The fact that Swoopes showed himself to be a relatively average athlete who lacks the short-area burst and overall elusiveness may limit some of the quarterback run game, the more frustrating takeaway is that the best description for the offensive gameplan against BYU was extremely bland and generally lacking in any apparent imagination.

Thanks to penalties, a missed field goal, and a good BYU defense, this safe approach didn't result in any early points. And BYU adjusted, limiting Swoopes to 12-for-23 passing the rest of the way with three sacks and an interception. Combined with a complete lack of a running game -- behind a shuffled-around, deficient line, Johnathan Gray and Malcolm Brown combined for 75 yards in 28 carries (an egregious 2.7 per carry) -- Swoopes faced a deck stacked against him. Texas finally scored late in the third quarter but managed just 258 total yards.
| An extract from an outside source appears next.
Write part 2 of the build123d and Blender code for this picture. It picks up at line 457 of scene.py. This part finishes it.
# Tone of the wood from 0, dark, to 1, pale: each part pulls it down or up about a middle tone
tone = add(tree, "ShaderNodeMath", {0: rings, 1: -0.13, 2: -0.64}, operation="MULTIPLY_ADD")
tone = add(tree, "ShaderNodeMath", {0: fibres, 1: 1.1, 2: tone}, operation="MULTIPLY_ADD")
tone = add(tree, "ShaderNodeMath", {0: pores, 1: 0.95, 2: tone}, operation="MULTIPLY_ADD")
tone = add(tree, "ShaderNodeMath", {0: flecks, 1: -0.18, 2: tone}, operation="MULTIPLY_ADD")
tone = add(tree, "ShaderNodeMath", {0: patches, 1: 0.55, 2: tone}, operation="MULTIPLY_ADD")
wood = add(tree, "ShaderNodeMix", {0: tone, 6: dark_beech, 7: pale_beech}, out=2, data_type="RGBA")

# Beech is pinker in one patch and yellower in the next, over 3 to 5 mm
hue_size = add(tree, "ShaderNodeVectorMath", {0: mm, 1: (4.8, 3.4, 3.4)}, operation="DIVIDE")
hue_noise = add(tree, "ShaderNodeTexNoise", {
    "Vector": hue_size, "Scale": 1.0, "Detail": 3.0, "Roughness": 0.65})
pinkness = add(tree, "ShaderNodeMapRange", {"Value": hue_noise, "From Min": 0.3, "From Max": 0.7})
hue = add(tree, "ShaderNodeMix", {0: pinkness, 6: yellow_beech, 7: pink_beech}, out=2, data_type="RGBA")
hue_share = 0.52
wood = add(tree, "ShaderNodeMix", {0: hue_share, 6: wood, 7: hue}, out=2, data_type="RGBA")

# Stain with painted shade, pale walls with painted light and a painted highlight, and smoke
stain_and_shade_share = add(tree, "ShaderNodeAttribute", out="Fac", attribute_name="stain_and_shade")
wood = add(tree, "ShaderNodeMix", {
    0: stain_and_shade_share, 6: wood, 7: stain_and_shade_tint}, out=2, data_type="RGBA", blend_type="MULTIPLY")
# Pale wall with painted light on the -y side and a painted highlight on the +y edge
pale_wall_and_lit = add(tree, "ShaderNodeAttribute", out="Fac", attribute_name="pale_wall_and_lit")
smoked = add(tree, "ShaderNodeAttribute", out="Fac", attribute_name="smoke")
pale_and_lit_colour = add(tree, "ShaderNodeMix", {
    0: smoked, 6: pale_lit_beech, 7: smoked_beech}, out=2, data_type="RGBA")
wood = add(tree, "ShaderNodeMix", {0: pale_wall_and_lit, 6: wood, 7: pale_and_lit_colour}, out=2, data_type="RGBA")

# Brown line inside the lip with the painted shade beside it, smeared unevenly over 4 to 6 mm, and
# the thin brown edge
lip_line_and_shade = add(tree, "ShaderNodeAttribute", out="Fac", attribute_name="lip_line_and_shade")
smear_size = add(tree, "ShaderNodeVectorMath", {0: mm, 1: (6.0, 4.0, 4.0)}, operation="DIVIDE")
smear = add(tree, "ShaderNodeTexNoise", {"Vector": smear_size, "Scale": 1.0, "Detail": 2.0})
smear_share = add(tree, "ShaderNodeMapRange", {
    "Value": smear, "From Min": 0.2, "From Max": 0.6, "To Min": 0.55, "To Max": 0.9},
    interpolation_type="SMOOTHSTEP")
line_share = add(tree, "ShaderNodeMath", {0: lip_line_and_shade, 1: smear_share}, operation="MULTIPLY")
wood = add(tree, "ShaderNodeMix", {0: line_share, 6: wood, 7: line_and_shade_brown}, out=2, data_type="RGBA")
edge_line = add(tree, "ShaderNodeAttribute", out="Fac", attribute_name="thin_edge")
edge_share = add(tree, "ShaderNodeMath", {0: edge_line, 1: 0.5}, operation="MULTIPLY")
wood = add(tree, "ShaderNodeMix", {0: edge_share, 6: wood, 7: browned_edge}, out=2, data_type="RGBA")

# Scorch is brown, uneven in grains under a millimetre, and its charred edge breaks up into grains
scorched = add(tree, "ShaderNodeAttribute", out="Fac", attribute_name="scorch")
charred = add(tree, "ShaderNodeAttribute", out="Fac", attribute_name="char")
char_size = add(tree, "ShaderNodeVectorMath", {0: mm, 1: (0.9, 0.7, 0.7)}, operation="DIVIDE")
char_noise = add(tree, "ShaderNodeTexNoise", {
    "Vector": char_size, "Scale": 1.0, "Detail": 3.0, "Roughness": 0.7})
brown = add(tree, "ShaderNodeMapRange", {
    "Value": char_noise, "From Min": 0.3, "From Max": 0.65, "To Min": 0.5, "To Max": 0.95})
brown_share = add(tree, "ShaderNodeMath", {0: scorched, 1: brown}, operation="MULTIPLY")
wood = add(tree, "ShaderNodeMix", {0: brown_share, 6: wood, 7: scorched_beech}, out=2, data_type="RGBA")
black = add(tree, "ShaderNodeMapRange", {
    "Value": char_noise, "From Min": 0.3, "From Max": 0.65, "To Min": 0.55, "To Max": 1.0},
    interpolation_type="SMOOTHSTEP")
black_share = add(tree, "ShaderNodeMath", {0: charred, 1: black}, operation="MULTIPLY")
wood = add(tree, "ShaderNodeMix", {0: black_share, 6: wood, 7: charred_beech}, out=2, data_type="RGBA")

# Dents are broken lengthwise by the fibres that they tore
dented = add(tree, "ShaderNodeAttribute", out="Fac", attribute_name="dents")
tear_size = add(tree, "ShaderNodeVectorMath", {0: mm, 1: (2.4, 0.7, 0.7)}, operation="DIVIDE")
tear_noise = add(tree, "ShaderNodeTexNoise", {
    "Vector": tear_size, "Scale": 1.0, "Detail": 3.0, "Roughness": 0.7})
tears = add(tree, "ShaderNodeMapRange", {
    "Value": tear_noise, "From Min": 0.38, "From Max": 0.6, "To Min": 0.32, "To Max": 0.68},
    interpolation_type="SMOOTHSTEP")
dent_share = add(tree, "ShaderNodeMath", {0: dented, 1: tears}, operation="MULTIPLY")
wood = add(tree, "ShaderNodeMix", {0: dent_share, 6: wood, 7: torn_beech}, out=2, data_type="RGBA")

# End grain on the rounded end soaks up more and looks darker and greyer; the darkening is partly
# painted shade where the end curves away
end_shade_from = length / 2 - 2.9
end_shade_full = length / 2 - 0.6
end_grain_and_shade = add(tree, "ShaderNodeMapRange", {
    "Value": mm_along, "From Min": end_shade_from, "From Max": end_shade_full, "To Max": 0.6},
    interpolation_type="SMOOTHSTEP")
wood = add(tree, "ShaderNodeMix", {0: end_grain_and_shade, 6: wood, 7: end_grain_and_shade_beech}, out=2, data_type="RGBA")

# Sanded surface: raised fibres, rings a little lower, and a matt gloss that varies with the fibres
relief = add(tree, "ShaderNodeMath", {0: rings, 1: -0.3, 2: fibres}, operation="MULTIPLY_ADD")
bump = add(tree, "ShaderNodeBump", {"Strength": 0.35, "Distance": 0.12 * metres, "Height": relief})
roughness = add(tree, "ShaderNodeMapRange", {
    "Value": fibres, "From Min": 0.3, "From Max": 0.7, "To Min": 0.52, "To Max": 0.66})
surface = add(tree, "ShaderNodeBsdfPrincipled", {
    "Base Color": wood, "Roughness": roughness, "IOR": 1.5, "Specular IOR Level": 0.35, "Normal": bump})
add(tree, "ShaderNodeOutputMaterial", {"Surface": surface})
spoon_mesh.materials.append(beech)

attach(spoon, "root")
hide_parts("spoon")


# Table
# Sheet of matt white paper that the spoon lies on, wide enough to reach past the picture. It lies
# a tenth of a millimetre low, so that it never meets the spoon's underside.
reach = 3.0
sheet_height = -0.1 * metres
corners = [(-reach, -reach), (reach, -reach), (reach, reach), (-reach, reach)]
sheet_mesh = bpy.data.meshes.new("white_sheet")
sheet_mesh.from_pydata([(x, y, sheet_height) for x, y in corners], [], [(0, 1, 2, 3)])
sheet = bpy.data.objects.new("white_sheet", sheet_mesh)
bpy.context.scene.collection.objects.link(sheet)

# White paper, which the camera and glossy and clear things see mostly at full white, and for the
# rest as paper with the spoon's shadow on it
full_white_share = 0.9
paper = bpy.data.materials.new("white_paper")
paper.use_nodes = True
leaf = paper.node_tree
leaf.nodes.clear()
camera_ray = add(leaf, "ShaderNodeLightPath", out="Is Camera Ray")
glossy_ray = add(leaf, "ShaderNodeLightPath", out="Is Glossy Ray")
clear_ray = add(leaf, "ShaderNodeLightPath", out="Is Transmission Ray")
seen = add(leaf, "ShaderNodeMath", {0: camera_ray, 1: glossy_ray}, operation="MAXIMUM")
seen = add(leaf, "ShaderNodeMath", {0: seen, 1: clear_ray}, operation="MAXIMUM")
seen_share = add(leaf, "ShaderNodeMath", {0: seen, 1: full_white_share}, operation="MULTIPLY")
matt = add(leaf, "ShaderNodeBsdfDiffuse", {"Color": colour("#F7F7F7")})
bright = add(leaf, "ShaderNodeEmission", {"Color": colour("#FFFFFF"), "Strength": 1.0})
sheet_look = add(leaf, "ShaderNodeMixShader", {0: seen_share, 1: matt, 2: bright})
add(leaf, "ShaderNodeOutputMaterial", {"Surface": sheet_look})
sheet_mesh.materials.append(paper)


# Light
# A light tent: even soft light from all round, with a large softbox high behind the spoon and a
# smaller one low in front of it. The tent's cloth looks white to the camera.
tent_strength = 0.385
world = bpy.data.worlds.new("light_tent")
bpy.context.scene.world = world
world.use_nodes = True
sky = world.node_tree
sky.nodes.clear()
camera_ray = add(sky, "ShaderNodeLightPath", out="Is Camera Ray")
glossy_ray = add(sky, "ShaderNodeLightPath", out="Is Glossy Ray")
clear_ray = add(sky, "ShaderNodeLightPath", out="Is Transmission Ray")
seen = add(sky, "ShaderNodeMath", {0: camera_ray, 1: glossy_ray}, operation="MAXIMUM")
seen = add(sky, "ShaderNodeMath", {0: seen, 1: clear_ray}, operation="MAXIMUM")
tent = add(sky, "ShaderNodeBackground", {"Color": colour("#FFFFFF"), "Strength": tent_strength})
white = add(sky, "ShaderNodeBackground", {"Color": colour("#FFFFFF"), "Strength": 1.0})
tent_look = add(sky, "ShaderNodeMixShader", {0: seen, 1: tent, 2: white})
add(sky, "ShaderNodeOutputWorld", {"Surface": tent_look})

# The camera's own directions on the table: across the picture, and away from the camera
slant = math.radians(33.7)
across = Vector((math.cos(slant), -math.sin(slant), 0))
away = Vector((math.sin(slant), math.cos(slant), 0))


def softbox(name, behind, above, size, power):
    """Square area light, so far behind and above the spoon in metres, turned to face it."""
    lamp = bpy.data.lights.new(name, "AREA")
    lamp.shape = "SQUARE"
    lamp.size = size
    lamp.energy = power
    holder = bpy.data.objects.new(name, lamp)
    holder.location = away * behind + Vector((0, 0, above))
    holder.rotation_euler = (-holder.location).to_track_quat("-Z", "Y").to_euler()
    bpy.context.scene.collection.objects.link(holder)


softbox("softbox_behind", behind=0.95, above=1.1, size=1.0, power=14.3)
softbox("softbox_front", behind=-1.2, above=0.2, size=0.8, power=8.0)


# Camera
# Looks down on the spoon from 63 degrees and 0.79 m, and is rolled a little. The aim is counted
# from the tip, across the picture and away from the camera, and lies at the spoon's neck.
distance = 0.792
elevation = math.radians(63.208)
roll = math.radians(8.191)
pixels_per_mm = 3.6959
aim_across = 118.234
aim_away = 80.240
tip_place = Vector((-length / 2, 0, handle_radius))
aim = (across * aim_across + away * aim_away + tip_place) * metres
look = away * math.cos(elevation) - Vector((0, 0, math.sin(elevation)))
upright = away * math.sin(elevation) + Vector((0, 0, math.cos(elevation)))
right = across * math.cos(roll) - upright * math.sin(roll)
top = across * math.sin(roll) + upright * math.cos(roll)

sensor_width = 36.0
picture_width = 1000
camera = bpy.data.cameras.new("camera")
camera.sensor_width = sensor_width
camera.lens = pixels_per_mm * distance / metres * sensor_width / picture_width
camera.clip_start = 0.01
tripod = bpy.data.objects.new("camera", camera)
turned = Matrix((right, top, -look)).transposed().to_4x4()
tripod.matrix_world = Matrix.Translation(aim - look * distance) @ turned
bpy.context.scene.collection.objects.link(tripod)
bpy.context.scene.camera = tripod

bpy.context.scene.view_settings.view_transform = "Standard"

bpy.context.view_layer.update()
Thus far, UCLA's defense hasn't been nearly as disruptive as recent iterations; the Bruins have only nine tackles for loss, one forced fumble, and nine passes defensed. Granted, they've made their disruptions count, with three defensive touchdowns, but Texas doesn't have to fear a swarming set of defenders caving in Swoopes' pocket on every pass attempt, at least not if the Memphis version of the UCLA defense travels to Arlington.

Still, UCLA did swallow up Virginia's short passing game, and Memphis found a good portion of its success while operating from a no-huddle approach Texas is unlikely to employ. What will Watson and Wickline come up with in their offensive gameplan? Two starts in, I'm not actually sure what Swoopes does well yet. The staff might not, either.

Texas' defense is in a lot of ways built to stop what UCLA will attempt to do on offense, and that alone gives the Longhorns a fighting chance. But until a thin Texas offense proves it can mount any sort of sustained threat, bank on the Bruins moving to 3-0, even if they again don't look impressive.